I've never dealt with a situation where splitting incomes from research was on the line, but my general feeling is that if I were having a friendly conversation with another researcher, and I volunteer some idea or make some comment, I wouldn't expect to be able to claim any money that came out of that. I would vaguely anticipate some kind of attribution if it turned out to be a big deal for them, but along the lines of an acknowledgement rather than authorship, and I wouldn't really be too put out if they didn't include an acknowledgements. That said, once or twice I've received co-authorships for things I thought were entirely trivial, but they weren't at all trivial to the other researchers.

Chen
2016-10-26, 07:06 AM
I'm currently noodling away on a project in my spare time which might have some scientific or technological merit. Whilst explaining some of the project's difficulties to a friend today, he presented a stroke of insight which could prove useful. Not critically useful, just a definite improvement on my previous methods. Now I have to consider the decorum around this sort of thing. Should I list him as a collaborator if I ever go public? If money ever results, is he due a chunk of it? How do actual scientists handle this sort of scenario?

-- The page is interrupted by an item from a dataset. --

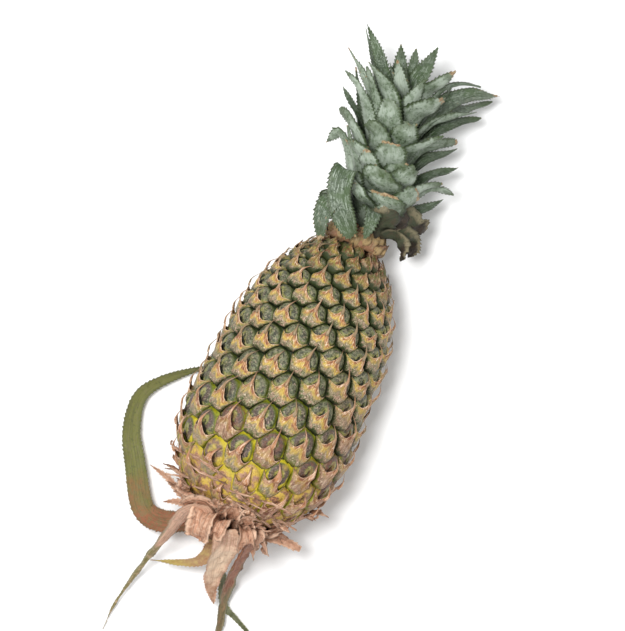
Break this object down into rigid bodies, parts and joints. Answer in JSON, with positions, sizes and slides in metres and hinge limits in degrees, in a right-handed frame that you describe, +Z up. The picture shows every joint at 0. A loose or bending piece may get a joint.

I'd think it would depend on the amount of effort put in. If your friend said something like "why don't you try X instead?" and it ended up working, I wouldn't consider much of it at all. If they laid out a full procedure/plan on how to do something, well then they're probably more involved and deserve some more acknowledgement.

Grinner
2016-10-26, 02:56 PM
Alright. Thanks for the opinions.

I'll definitely give an acknowledgement where appropriate if I end up pursuing his method, although perhaps I should have mentioned earlier that I'm actually preparing an entry for a competition. Depending on whether I place or not, I may have the opportunity to publish the results as original research.